After reciting the recollections of his youth, his father’s active interest concerning, and his own sympathy for, the “Underground railroad”, and his efforts to educate himself, Thomas asserts that at the outbreak of hostilities he tendered his services in 1861 to the Government, but was refused admission to the army on account of color. In a civil capacity, however, he entered the 42d. Ohio Infantry Regiment, and—
“was in the Big Sandy campaign with General Garfield, and during the summer of 1863, with the Union forces at Cumberland Gap, Tennessee.”
In the fall of that year he joined the 95th. regiment, with which he remained, until the capture of Vicksburg, when, returning to Ohio, he enlisted in the 5th United States colored troops, and was appointed sergeant, and after service in the Department of the James, was in the assault on Fort Fisher, North Carolina, and lost an arm in the capture of the city of Wilmington.
Going South to teach, he took up his residence first in Georgia, later in Newberry, South Carolina, in 1873, and was appointed a trial justice. In 1876 he was elected a member of the legislature, and after the fall of the radical governments of the South, “gave up the practice of law and withdrew from active participation in politics” to devote his attention to the educational advancement of the freedmen, in pursuit of which, he “visited every Southern State and community.”[267]

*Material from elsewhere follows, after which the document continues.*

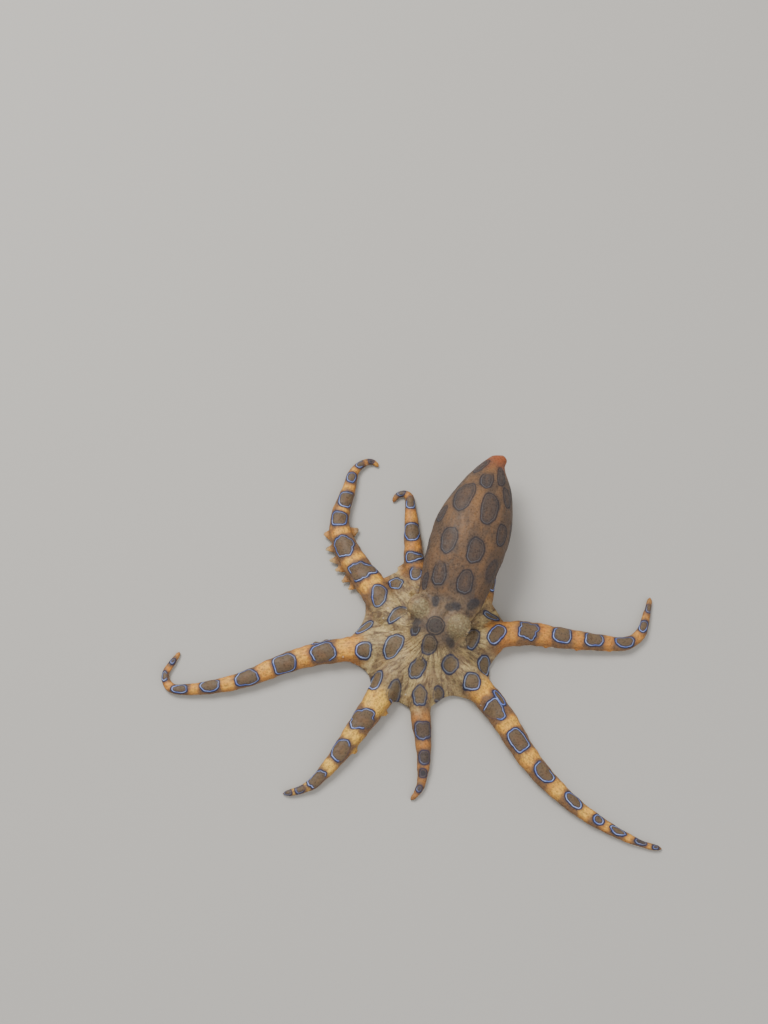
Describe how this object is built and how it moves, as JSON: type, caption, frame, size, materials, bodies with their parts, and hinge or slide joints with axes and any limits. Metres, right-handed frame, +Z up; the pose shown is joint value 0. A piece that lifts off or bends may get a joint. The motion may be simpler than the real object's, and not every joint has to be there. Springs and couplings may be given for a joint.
{
  "type": "blue-ringed octopus",
  "caption": "Life-size still model of a small octopus crawling on the sea floor, its arms spread from a low webbed crown and its bag-like mantle laid out behind, marked with blue rings.",
  "frame": {"origin": "on the floor under the centre of the arm crown, on the flat sole of the web", "axes": "+Z up, +Y from the crown towards the tip of the mantle, so the animal looks along -Y and its right side is -X"},
  "size_m": [0.1387, 0.1062, 0.0215],
  "materials": {
    "mantle_skin": "wet brown skin with dull blue-grey rings",
    "head_skin": "wet ochre-brown skin, finely wrinkled",
    "web_skin": "wet ochre skin with brown streaks and blue rings",
    "arm_skin": "wet skin in orange bands between brown, blue-ringed patches",
    "eye": "glossy dark eye with a level slit pupil"
  },
  "bodies": {
    "root": {"mantle": "mantle_skin", "head": "head_skin", "eye_right": "eye", "eye_left": "eye", "siphon": "head_skin", "web": "web_skin", "arm_right_1_base": "arm_skin", "arm_right_1_middle": "arm_skin", "arm_right_1_tip": "arm_skin", "arm_right_2_base": "arm_skin", "arm_right_2_middle": "arm_skin", "arm_right_2_tip": "arm_skin", "arm_right_3_base": "arm_skin", "arm_right_3_middle": "arm_skin", "arm_right_3_tip": "arm_skin", "arm_right_4_base": "arm_skin", "arm_right_4_middle": "arm_skin", "arm_right_4_tip": "arm_skin", "arm_left_1_base": "arm_skin", "arm_left_1_middle": "arm_skin", "arm_left_1_tip": "arm_skin", "arm_left_2_base": "arm_skin", "arm_left_2_middle": "arm_skin", "arm_left_2_tip": "arm_skin", "arm_left_3_base": "arm_skin", "arm_left_3_middle": "arm_skin", "arm_left_3_tip": "arm_skin", "arm_left_4_base": "arm_skin", "arm_left_4_middle": "arm_skin", "arm_left_4_tip": "arm_skin"}
  },
  "joints": []
}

Certainly such a one would seem admirably equipped for the task of discussing most interestingly and instructively the Negro question, as a perusal of his book clearly indicates. Why then, is the book not more popular in the North, where is to be found the great reading public of the United States?
Despite the advanced civilization of that section, its enlightenment, and its assimilation of British ideals, with the growth of the material prosperity of its people, there has grown a belief that money, if given with sufficient liberality, can cure any trouble. This is more than hinted at in “The Souls of Black Folk.”[268] How then can it be other than extremely distasteful to those, so conscious of their great generosity, to read in place of the encomiums with which the assisted writings of Washington abound, the following audacious criticism:
“Our Northern philanthropists, with no trustworthy knowledge of the conditions of the freedmen, have neither sought nor acquired capable insight into the needs and wants of Negro life. Having been influenced by the special pleading of interested advocates, and their own imperious convictions, it is consequently small wonder that they have hitherto failed to deal with the problem in the most satisfactory manner.”[269]
It is true that in considering:
“The two antagonistic forces which germinated at about the same period in the Western world at Jamestown and Plymouth,”
Thomas thinks the product, as well as the seed, of the latter is far superior; but, to the residents of that portion of our common country, that has long been axiomatic and does not wipe away the offense of making admissions with regard to the moral qualities of his fellow Negroes, which have been widely taken up and quoted by anti-Negro writers.